For now, Fabric, Sawtooth Lake and Iroha are in scope and we sincerely welcome contributions for integrations to other blockchain solutions.

Effort and resources

Cooperation with PSWG (Performance & Scalability Work Group) in Hyperledger community is extremely important to the success of Caliper and we propose to have regular discussion of Caliper on PSWG meeting.

Caliper is not going to limit the benchmark environment, but will leave it to user’s choice depending on their own use cases. Collaborating with Requirement WG and using Cello to provide user defined environment will also require close discussion among the WGs and projects.

Huawei, Hyperchain, Oracle, Bitwise, Soramitsu, IBM and the Budapest University of Technology and Economics are all contributing to the project. Others are welcome.

Haojun ZHOU (zhouhaojun@huawei.com)

Baohua YANG (yangbaohua@gmail.com)

Iushkevich Nikolai (nikolai@soramitsu.co.jp)

Victor Drobny (drobny@soramitsu.co.jp)

Vyacheslav Bikbaev (viacheslav@soramitsu.co.jp)

Lizhong Kuang (lizhong.kuang@hyperchain.cn)

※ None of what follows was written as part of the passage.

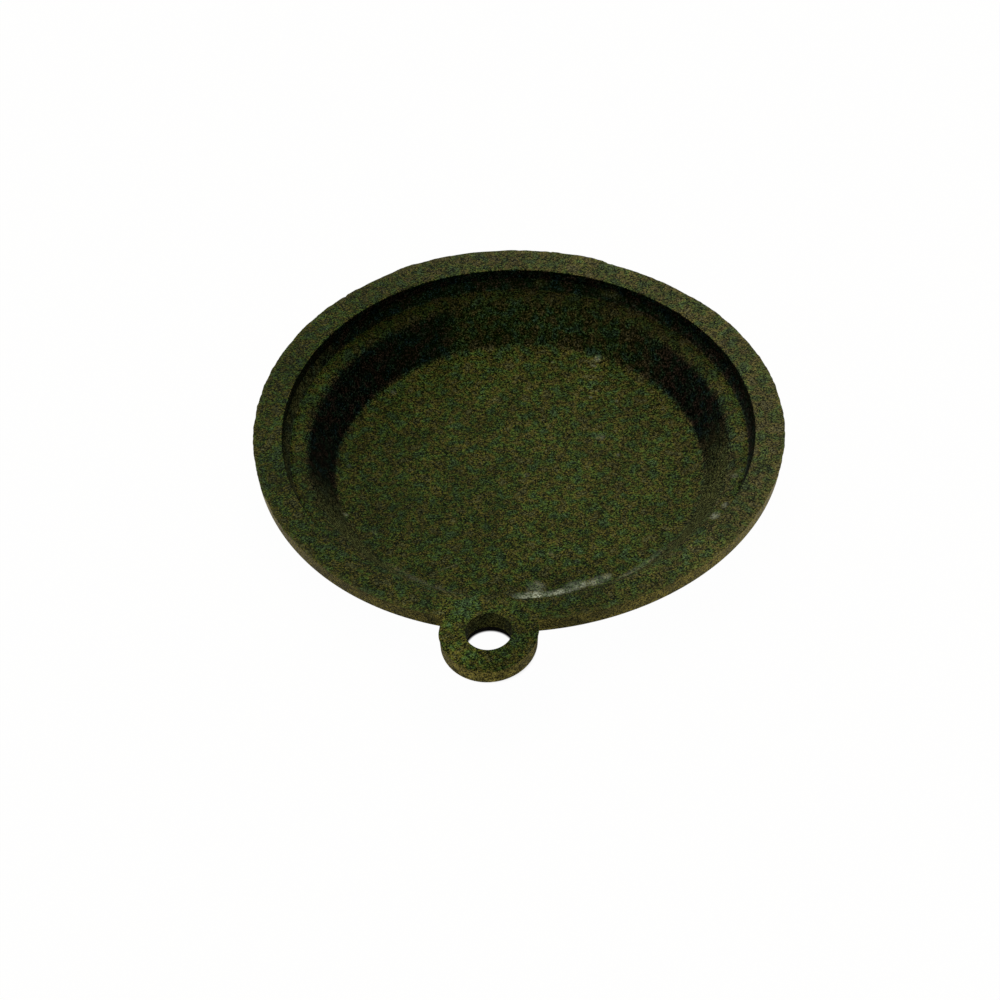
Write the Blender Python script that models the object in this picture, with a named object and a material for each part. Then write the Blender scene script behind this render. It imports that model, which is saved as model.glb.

Jame Mitchell (mitchell@bitwise.io)

Dongming Hwang (dming@us.ibm.com)

Victor HU (huruifeng@huawei.com)

Imre Kocsis (ikocsis@mit.bme.hu)

How to

Documentation of Caliper will be provided along with the code publication and will be updated regularly.

Closure

The first goal of the project is to provide the community a functioning benchmark framework capable of running against both Fabric and Sawtooth Lake. Meanwhile we will be putting continuous effort with the community into new definition of performance indicators and new benchmark use cases. The success of the project can be that it attracts many users within or out of the community to use it as the benchmark framework. If other project shows up and the community is more interested in putting more resource on it over Caliper, a merge should occur and development will be moved to the new project.